Parts and joints as JSON
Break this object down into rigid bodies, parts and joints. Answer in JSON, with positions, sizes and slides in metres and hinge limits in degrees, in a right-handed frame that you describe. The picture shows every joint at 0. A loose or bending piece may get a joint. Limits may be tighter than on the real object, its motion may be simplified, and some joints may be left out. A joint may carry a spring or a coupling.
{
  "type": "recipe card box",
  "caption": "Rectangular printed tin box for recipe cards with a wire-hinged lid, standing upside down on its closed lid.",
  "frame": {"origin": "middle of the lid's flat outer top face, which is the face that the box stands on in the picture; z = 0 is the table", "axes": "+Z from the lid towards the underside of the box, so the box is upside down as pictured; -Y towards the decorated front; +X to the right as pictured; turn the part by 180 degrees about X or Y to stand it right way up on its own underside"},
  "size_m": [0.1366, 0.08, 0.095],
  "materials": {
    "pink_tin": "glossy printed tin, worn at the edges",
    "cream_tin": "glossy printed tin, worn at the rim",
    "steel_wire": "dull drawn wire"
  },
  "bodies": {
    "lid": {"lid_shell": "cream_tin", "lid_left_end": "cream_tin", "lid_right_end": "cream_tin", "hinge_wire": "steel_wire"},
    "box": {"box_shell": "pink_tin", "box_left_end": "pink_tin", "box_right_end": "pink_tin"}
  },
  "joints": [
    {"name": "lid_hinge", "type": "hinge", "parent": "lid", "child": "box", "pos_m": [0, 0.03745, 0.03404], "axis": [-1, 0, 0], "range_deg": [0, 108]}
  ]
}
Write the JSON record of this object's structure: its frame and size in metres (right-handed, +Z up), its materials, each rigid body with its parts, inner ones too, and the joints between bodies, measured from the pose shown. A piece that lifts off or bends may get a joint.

-- Task to complete --
Retype every entry word for word.

-- Complete answer --
Break this object down into rigid bodies, parts and joints. Answer in JSON, with positions, sizes and slides in metres and hinge limits in degrees, in a right-handed frame that you describe. The picture shows every joint at 0. A loose or bending piece may get a joint. Limits may be tighter than on the real object, its motion may be simplified, and some joints may be left out. A joint may carry a spring or a coupling.
{
  "type": "recipe card box",
  "caption": "Rectangular printed tin box for recipe cards with a wire-hinged lid, standing upside down on its closed lid.",
  "frame": {"origin": "middle of the lid's flat outer top face, which is the face that the box stands on in the picture; z = 0 is the table", "axes": "+Z from the lid towards the underside of the box, so the box is upside down as pictured; -Y towards the decorated front; +X to the right as pictured; turn the part by 180 degrees about X or Y to stand it right way up on its own underside"},
  "size_m": [0.1366, 0.08, 0.095],
  "materials": {
    "pink_tin": "glossy printed tin, worn at the edges",
    "cream_tin": "glossy printed tin, worn at the rim",
    "steel_wire": "dull drawn wire"
  },
  "bodies": {
    "lid": {"lid_shell": "cream_tin", "lid_left_end": "cream_tin", "lid_right_end": "cream_tin", "hinge_wire": "steel_wire"},
    "box": {"box_shell": "pink_tin", "box_left_end": "pink_tin", "box_right_end": "pink_tin"}
  },
  "joints": [
    {"name": "lid_hinge", "type": "hinge", "parent": "lid", "child": "box", "pos_m": [0, 0.03745, 0.03404], "axis": [-1, 0, 0], "range_deg": [0, 108]}
  ]
}
Write the JSON record of this object's structure: its frame and size in metres (right-handed, +Z up), its materials, each rigid body with its parts, inner ones too, and the joints between bodies, measured from the pose shown. A piece that lifts off or bends may get a joint.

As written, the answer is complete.